1. Following specification. Unless it’s ISO/IEC or ITU codec you usually have quite lacking specification either with details omitted (or as DT$ representatives put it, but we have it in the SDK!. Which helps a lot when you can download only ETSI paper). In some case the original implementation is the only specification you have. I’m no stranger to working with binary specifications but it still quite often doesn’t say what to expect in some cases (and then fuzzing happens…);
2. Supporting hacks and abuses of specification. Two examples: MP3 and AVI. Or MP3 in AVI. For instance, MP3 has an optional CRC field (so if you don’t want CRC you simply don’t put it there) but I’ve seen samples that put zero checksum instead. Or in AVI you’re supposed to have 42db chunks for uncompressed video frames, 42dc for compressed video frames and 42wb for audio data. In reality you can have dc and db identifiers mixed in the same stream or even 0041 chunks put inside LIST rec chunk (that’s Indeo 4.1 in CivII clips). And of course there are many many more examples that everybody who has encountered them tries to forget.
3. Seeking.

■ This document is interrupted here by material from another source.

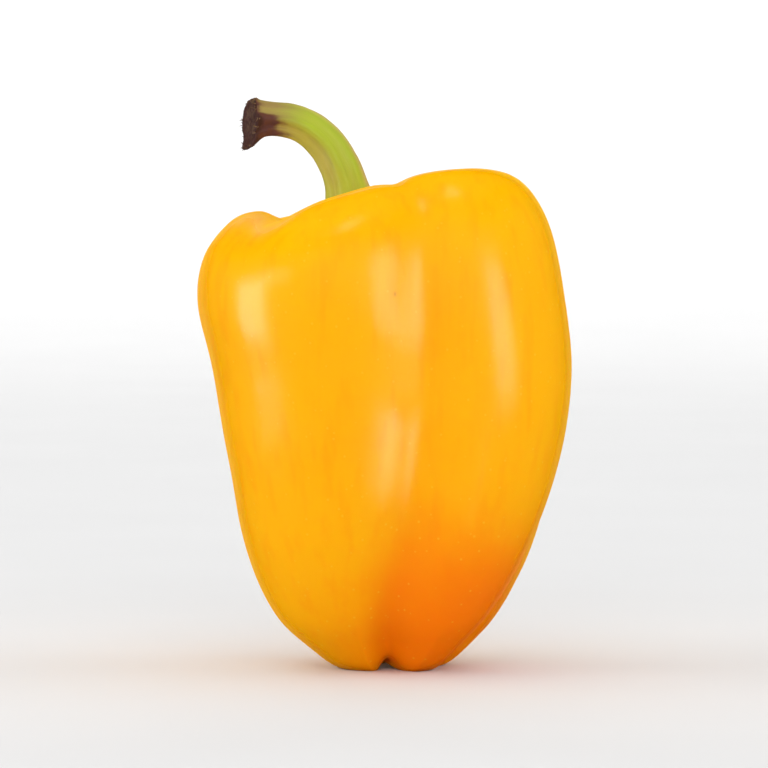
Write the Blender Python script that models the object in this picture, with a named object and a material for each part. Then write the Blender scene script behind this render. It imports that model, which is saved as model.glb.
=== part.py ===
"""A yellow mini sweet pepper, standing on the lobes of its blossom end.

The fruit is one solid. The stem is another, in one piece with the calyx that it grows out of. Both are skins of
rings from pole to pole: the fruit's runs from the bottom of the stem cavity over the shoulders down to the blossom
end, and the stem's from under the calyx, round the calyx's edge and up the stem to its broken end.
Metres, +Z up, the front of the fruit towards -Y, the origin on the surface that it stands on.
Azimuths are in degrees, from the front towards the right.
"""

import math

import bmesh
import bpy
from mathutils import Vector

MM = 0.001

# Driving dimensions of the fruit
FRUIT_STATIONS = (
    # radius, height and shift to the right, mm; turn of the lobes, degrees; share of the lobes and of the shoulders
    (0.0, 52.9, -3.8, 0.0, 0.0, 0.0),
    (4.0, 53.0, -3.7, 0.0, 0.1, 0.0),
    (7.6, 54.4, -3.1, -3.0, 0.4, 0.35),
    (10.8, 56.6, -1.8, -4.0, 0.8, 0.85),
    (14.0, 57.8, -0.9, -1.0, 1.0, 1.0),
    (17.6, 56.6, -0.8, 4.0, 1.0, 1.0),
    (20.7, 52.2, -1.1, 7.0, 1.0, 0.9),
    (22.0, 45.0, -0.3, 5.0, 1.0, 0.4),
    (21.6, 36.0, 1.4, 1.0, 1.0, 0.05),
    (20.2, 26.0, 1.7, -2.0, 1.0, 0.0),
    (17.4, 15.0, 1.2, -7.0, 1.0, 0.0),
    (13.3, 6.6, 0.8, -12.0, 1.0, 0.0),
    (8.3, 1.7, 0.9, -15.0, 1.0, 0.0),
    (5.1, 0.0, 0.8, -16.0, 1.0, 0.0),
    (2.4, 0.5, -0.1, -16.0, 1.0, 0.0),
    (0.0, 1.6, -0.4, -16.0, 1.0, 0.0),
)
LOBES = (  # how far right and forward of the fruit's middle each lobe's own middle lies, and its radius, mm
    (-6.0, 4.2, 16.4),
    (9.0, 6.2, 12.4),
    (7.6, -7.2, 13.2),
    (-7.6, -7.8, 13.6),
)
LOBE_RADIUS = 22.0  # mm, the section radius at which the lobes have the sizes above
ROUND_SHARE = 0.93  # of the section radius, where there are no lobes
FURROW_SHARPNESS = (12.0, 18.0)  # at the shoulders and at the blossom end
SHARPER_BELOW = (30.0, 4.0)  # mm, the heights between which the furrows get sharper
SHOULDER_RISE = (  # azimuth, and how much higher or lower than its station the shoulder stands there, mm
    (0.0, 0.9),
    (22.0, 2.2),
    (52.0, 2.6),
    (95.0, 1.4),
    (140.0, 1.2),
    (180.0, -1.0),
    (225.0, -3.4),
    (262.0, -4.2),
    (288.0, -2.4),
    (312.0, -3.5),
    (335.0, -1.0),
)
SHOULDER_FALL = 0.8  # mm, how much lower the shoulder is at a furrow
SHOULDER_FURROW = (10.0, 0.0)  # narrowness and floor of a furrow's share there
BLOSSOM_RISE = 1.6  # mm, how much higher the blossom end is at a furrow
BLOSSOM_FURROW = (4.5, 0.38)  # narrowness and floor of a furrow's share there
BLOSSOM_HEIGHTS = (14.0, 2.0)  # mm, the heights between which that rise sets in
BLOSSOM_RADII = (0.5, 4.0)  # mm, and the radii between which it sets in from the middle
FOOT_FLAT = 0.2 * MM  # how far the lobes are pressed flat where they stand
FRUIT_SEGMENTS = 64
FRUIT_RINGS = 60
FRUIT_COLOUR = (0.99, 0.47, 0.0)
FRUIT_ROUGHNESS = 0.3

# Driving dimensions of the stem and its calyx
FRUIT_GAP = 0.4 * MM  # clear height between the calyx and the fruit
CALYX_SECTION = (  # radius, and height above the underside, mm, from the middle underneath to the foot of the stem
    (2.0, 0.0),
    (4.0, 0.0),
    (5.4, 0.0),
    (6.3, 0.0),
    (6.6, 0.35),
    (6.3, 0.8),
    (5.6, 0.95),
    (4.7, 1.05),
    (3.9, 1.4),
    (3.4, 2.3),
)
CALYX_EDGE = 6.6  # mm, the radius where the teeth have their whole length
CALYX_TEETH = (  # azimuth and length, mm
    (22.0, 2.0),
    (84.0, 1.5),
    (143.0, 2.1),
    (204.0, 1.6),
    (262.0, 1.9),
    (322.0, 1.7),
)
TOOTH_SPREAD = 9.0  # degrees from a tooth's tip to where it is a third as long
TOOTH_START = 3.3  # mm, the radius where the teeth set in
STEM_STATIONS = (  # right, back and height of the middle of the stem, and its radius, mm
    (-4.0, -0.1, 56.4, 2.8),
    (-4.3, -0.2, 58.2, 2.55),
    (-4.9, -0.4, 60.3, 2.45),
    (-6.0, -0.6, 62.6, 2.35),
    (-7.8, -1.0, 64.5, 2.25),
    (-10.2, -1.8, 65.6, 2.15),
    (-13.0, -2.9, 65.9, 2.05),
    (-15.6, -4.3, 65.6, 2.8),
)
STEM_RIDGES = 6
RIDGE_START = 22.0  # degrees, the azimuth of the first ridge, which runs up from the first tooth
RIDGE_DEPTH = 0.06  # of the stem's radius
STEM_SEGMENTS = 60
STEM_RINGS = 24
STEM_COLOUR = (0.3, 0.4, 0.05)
STEM_ROUGHNESS = 0.55


def smooth_step(low, high, value):
    """0 up to low, 1 from high, and smooth between."""
    t = min(1.0, max(0.0, (value - low) / (high - low)))
    return t * t * (3.0 - 2.0 * t)


def curve_point(a, b, c, d, t):
    """A place between b and c on a smooth curve through a, b, c and d."""
    return b + 0.5 * t * (c - a + t * (2.0 * a - 5.0 * b + 4.0 * c - d + t * (3.0 * (b - c) + d - a)))


def smooth_rows(rows, steps=24):
    """Rows close together on a smooth curve through the given rows."""
    last = len(rows) - 1
    line = []
    for i in range(last):
        four = rows[max(i - 1, 0)], rows[i], rows[i + 1], rows[min(i + 2, last)]
        line.extend([curve_point(*column, step / steps) for column in zip(*four)] for step in range(steps))
    line.append(list(rows[-1]))
    return line


def mixed(start, end, share):
    return [a + (b - a) * share for a, b in zip(start, end)]


def even_rows(line, count):
    """count rows evenly spaced along a line of rows, measured in their first three columns."""
    lengths = [0.0]
    for start, end in zip(line, line[1:]):
        lengths.append(lengths[-1] + math.dist(start[:3], end[:3]))
    rows = []
    at = 0
    for i in range(count):
        wanted = lengths[-1] * i / (count - 1)
        while at < len(line) - 2 and lengths[at + 1] < wanted:
            at += 1
        rows.append(mixed(line[at], line[at + 1], (wanted - lengths[at]) / (lengths[at + 1] - lengths[at])))
    return rows


def row_at(line, value):
    """The row of a line where its first column first reaches a value."""
    at = next(i for i in range(1, len(line)) if line[i][0] >= value)
    return mixed(line[at - 1], line[at], (value - line[at - 1][0]) / (line[at][0] - line[at - 1][0]))


def round_the_clock(rows):
    """Smooth rows of azimuth and value that join up past 0 and 360."""
    before = (rows[-1][0] - 360.0, rows[-1][1])
    after = [(azimuth + 360.0, value) for azimuth, value in rows[:2]]
    return smooth_rows([before, *rows, *after])


SHOULDER_LINE = round_the_clock(SHOULDER_RISE)


def lobe_reaches(azimuth):
    """How far out each lobe comes at an azimuth, as a share of LOBE_RADIUS."""
    side = math.sin(math.radians(azimuth))
    front = math.cos(math.radians(azimuth))
    reaches = []
    for right, forward, radius in LOBES:
        along = right * side + forward * front
        reach = along + math.sqrt(radius ** 2 - right ** 2 - forward ** 2 + along ** 2)
        reaches.append(reach / LOBE_RADIUS)
    return reaches


def lobed_reach(reaches, sharpness):
    """The lobes joined by smooth furrows."""
    return sum(reach ** sharpness for reach in reaches) ** (1.0 / sharpness)


def furrow_share(reaches, narrowness, floor):
    """1 in a furrow, where two lobes reach as far, and 0 inside a lobe, where the share is under the floor."""
    powers = [reach ** narrowness for reach in reaches]
    total = sum(powers)
    share = 2.0 * (1.0 - sum((power / total) ** 2 for power in powers))
    return min(1.0, max(0.0, (share - floor) / (1.0 - floor)))


def fruit_point(station, azimuth):
    """The skin at a station of the fruit's section, turned to an azimuth."""
    radius, height, shift, turn, lobes, shoulders = station
    reaches = lobe_reaches(azimuth - turn)
    low = smooth_step(*SHARPER_BELOW, height)
    sharpness = FURROW_SHARPNESS[0] + (FURROW_SHARPNESS[1] - FURROW_SHARPNESS[0]) * low
    reach = radius * MM * (ROUND_SHARE + (lobed_reach(reaches, sharpness) - ROUND_SHARE) * lobes)
    blossom = smooth_step(*BLOSSOM_HEIGHTS, height) * smooth_step(*BLOSSOM_RADII, radius)
    rise = row_at(SHOULDER_LINE, azimuth % 360.0)[1] - SHOULDER_FALL * furrow_share(reaches, *SHOULDER_FURROW)
    height += rise * shoulders + BLOSSOM_RISE * furrow_share(reaches, *BLOSSOM_FURROW) * blossom
    x = reach * math.sin(math.radians(azimuth)) + shift * MM
    y = -reach * math.cos(math.radians(azimuth))
    return Vector((x, y, max(0.0, height * MM - FOOT_FLAT)))


def skin_of_rings(name, rings, first_pole, last_pole):
    """A closed mesh over rings of points, with a fan to a pole at each end."""
    shape = bmesh.new()
    loops = [[shape.verts.new(point) for point in ring] for ring in rings]
    ends = shape.verts.new(first_pole), shape.verts.new(last_pole)
    count = len(loops[0])
    for upper, lower in zip(loops, loops[1:]):
        for i in range(count):
            j = (i + 1) % count
            shape.faces.new((upper[i], upper[j], lower[j], lower[i]))
    for i in range(count):
        j = (i + 1) % count
        shape.faces.new((ends[0], loops[0][j], loops[0][i]))
        shape.faces.new((ends[1], loops[-1][i], loops[-1][j]))
    bmesh.ops.recalc_face_normals(shape, faces=shape.faces)
    mesh = bpy.data.meshes.new(name)
    shape.to_mesh(mesh)
    shape.free()
    mesh.shade_smooth()
    thing = bpy.data.objects.new(name, mesh)
    bpy.context.scene.collection.objects.link(thing)
    return thing


def paint(thing, name, colour, roughness):
    material = bpy.data.materials.new(name)
    material.use_nodes = True
    shader = material.node_tree.nodes["Principled BSDF"]
    shader.inputs["Base Color"].default_value = (*colour, 1.0)
    shader.inputs["Roughness"].default_value = roughness
    thing.data.materials.append(material)


def azimuths(count):
    return [360.0 * i / count for i in range(count)]


def make_fruit():
    stations = even_rows(smooth_rows(FRUIT_STATIONS), FRUIT_RINGS)
    rings = [[fruit_point(station, azimuth) for azimuth in azimuths(FRUIT_SEGMENTS)] for station in stations[1:-1]]
    fruit = skin_of_rings("fruit", rings, fruit_point(stations[0], 0.0), fruit_point(stations[-1], 0.0))
    paint(fruit, "fruit_skin", FRUIT_COLOUR, FRUIT_ROUGHNESS)


def tooth_reach(azimuth):
    """How far the calyx's nearest tooth comes out at an azimuth, mm."""
    reach = 0.0
    for place, length in CALYX_TEETH:
        away = abs((azimuth - place + 180.0) % 360.0 - 180.0)
        reach = max(reach, length * math.exp(-away / TOOTH_SPREAD))
    return reach


def calyx_point(section, radius, height, azimuth):
    """A point at a height over the bottom of the stem cavity. section is the fruit's."""
    radius += tooth_reach(azimuth) * smooth_step(TOOTH_START, CALYX_EDGE, radius)
    return fruit_point(row_at(section, radius), azimuth) + Vector((0.0, 0.0, height * MM + FRUIT_GAP + FOOT_FLAT))


def stem_ring(middle, along, radius):
    """A ridged ring square to the stem."""
    right = along.cross(Vector((0.0, -1.0, 0.0))).normalized()
    front = right.cross(along)
    ring = []
    for azimuth in azimuths(STEM_SEGMENTS):
        turn = math.radians(azimuth)
        reach = radius * (1.0 + RIDGE_DEPTH * math.cos(STEM_RIDGES * math.radians(azimuth - RIDGE_START)))
        ring.append(middle + (front * math.cos(turn) + right * math.sin(turn)) * reach)
    return ring


def make_stem():
    section = smooth_rows(FRUIT_STATIONS)
    rings = []
    for radius, height in CALYX_SECTION:
        rings.append([calyx_point(section, radius, height, azimuth) for azimuth in azimuths(STEM_SEGMENTS)])
    stations = even_rows(smooth_rows(STEM_STATIONS), STEM_RINGS)
    middles = [Vector(station[:3]) * MM for station in stations]
    last = len(stations) - 1
    for i, station in enumerate(stations):
        along = (middles[min(i + 1, last)] - middles[max(i - 1, 0)]).normalized()
        rings.append(stem_ring(middles[i], along, station[3] * MM))
    stem = skin_of_rings("stem", rings, calyx_point(section, 0.0, 0.0, 0.0), middles[-1])
    paint(stem, "stem_green", STEM_COLOUR, STEM_ROUGHNESS)


def main():
    for thing in list(bpy.data.objects):
        bpy.data.objects.remove(thing)
    make_fruit()
    make_stem()


if __name__ == "__main__":
    main()
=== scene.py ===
import math

import bpy
import numpy as np
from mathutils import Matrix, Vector


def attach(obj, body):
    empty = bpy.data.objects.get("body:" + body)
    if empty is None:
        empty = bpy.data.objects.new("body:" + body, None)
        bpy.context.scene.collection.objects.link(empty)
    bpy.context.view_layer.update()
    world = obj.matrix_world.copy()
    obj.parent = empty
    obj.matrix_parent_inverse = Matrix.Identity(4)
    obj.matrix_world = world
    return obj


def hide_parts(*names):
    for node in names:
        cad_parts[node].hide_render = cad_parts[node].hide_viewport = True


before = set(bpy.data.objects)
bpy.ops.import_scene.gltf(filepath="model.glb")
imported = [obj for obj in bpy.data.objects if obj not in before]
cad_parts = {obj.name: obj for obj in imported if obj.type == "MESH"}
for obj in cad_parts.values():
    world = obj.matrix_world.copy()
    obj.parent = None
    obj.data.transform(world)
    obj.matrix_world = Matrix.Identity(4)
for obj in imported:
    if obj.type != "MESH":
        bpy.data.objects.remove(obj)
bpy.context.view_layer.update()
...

You might wonder how seeking gets here and I’ll tell you how: most formats are not designed for random seeking and even if they are, users would still want to ignore indices, jump to a random position and find a start of the next chunk and timestamp as well. And in libavformat that is performed by a binary search that invokes special read_timestamp function of the demuxer (if present) which is supposed to do exactly that—searching for packet start and reporting a timestamp.

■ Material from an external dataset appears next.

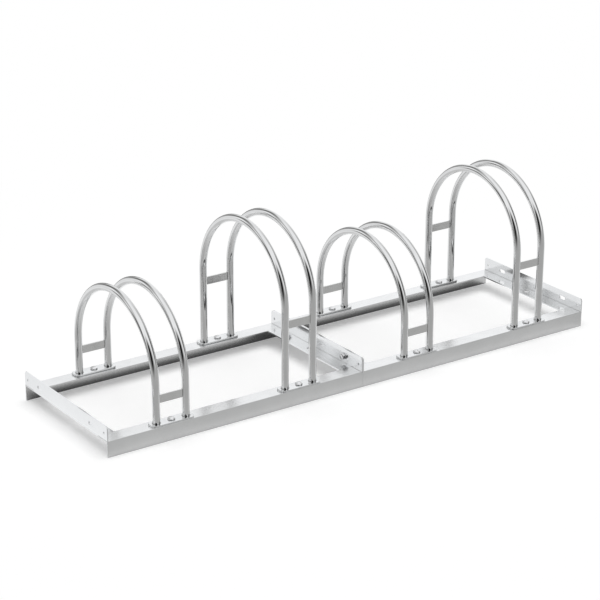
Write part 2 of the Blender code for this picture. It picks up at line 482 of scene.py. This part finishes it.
angleCut = {
    "corner": 0.007,
    "cornerSteps": 8,
    "endHole": 0.003,
    "endHoleInset": 0.014,
    "slotPlace": 0.120,
    "slotLength": 0.022,
    "slotWidth": 0.009,
    "anchorHole": 0.00625,
    "anchorInset": 0.021,
    "notchGap": 0.0003,
}


def slotTool(length, width, depth, steps):  # a round-ended cutter along X, longest along Y
    reach = (length - width) / 2
    outline = arc((reach, 0), width / 2, -90, 90, steps)
    outline += arc((-reach, 0), width / 2, 90, 270, steps)
    return loft("slot", [[(x, y, z) for y, z in outline] for x in (-depth / 2, depth / 2)])


def angleMesh(name, facing):  # its flange points to the middle of the frame
    low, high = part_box(name)
    size = high - low
    outer = low.x if facing > 0 else high.x
    section = [(outer + facing * u, low.z + v) for u, v in angleSection(size.z, size.x)]
    mesh = loft(name, [[(x, y, z) for x, z in section] for y in (low.y, high.y)])
    work = bmesh.new()
    work.from_mesh(mesh)
    top = high.z - steelAngle["thickness"] / 2
    corners = [
        edge
        for edge in work.edges
        if all(vert.co.z > top for vert in edge.verts)
        and abs(edge.verts[0].co.y - edge.verts[1].co.y) < size.y / 2
    ]
    bmesh.ops.bevel(
        work,
        geom=corners,
        offset=angleCut["corner"],
        segments=angleCut["cornerSteps"],
        profile=0.5,
        affect="EDGES",
    )
    return meshFrom(work, name)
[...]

The moral of the story: if you can allow to ignore stupid user requests, do so and cherish the fact that you can. In NihAV I’m going to implement seeking only for formats that allow that (with reading index) or by more generic linear seeking that skips frames. This should be enough for my needs and it’ll keep code simple too.

Now that it’s become a bit colder I might actually resume my work on NihAV and even more important thing—describing Dingo Pictures art style and works.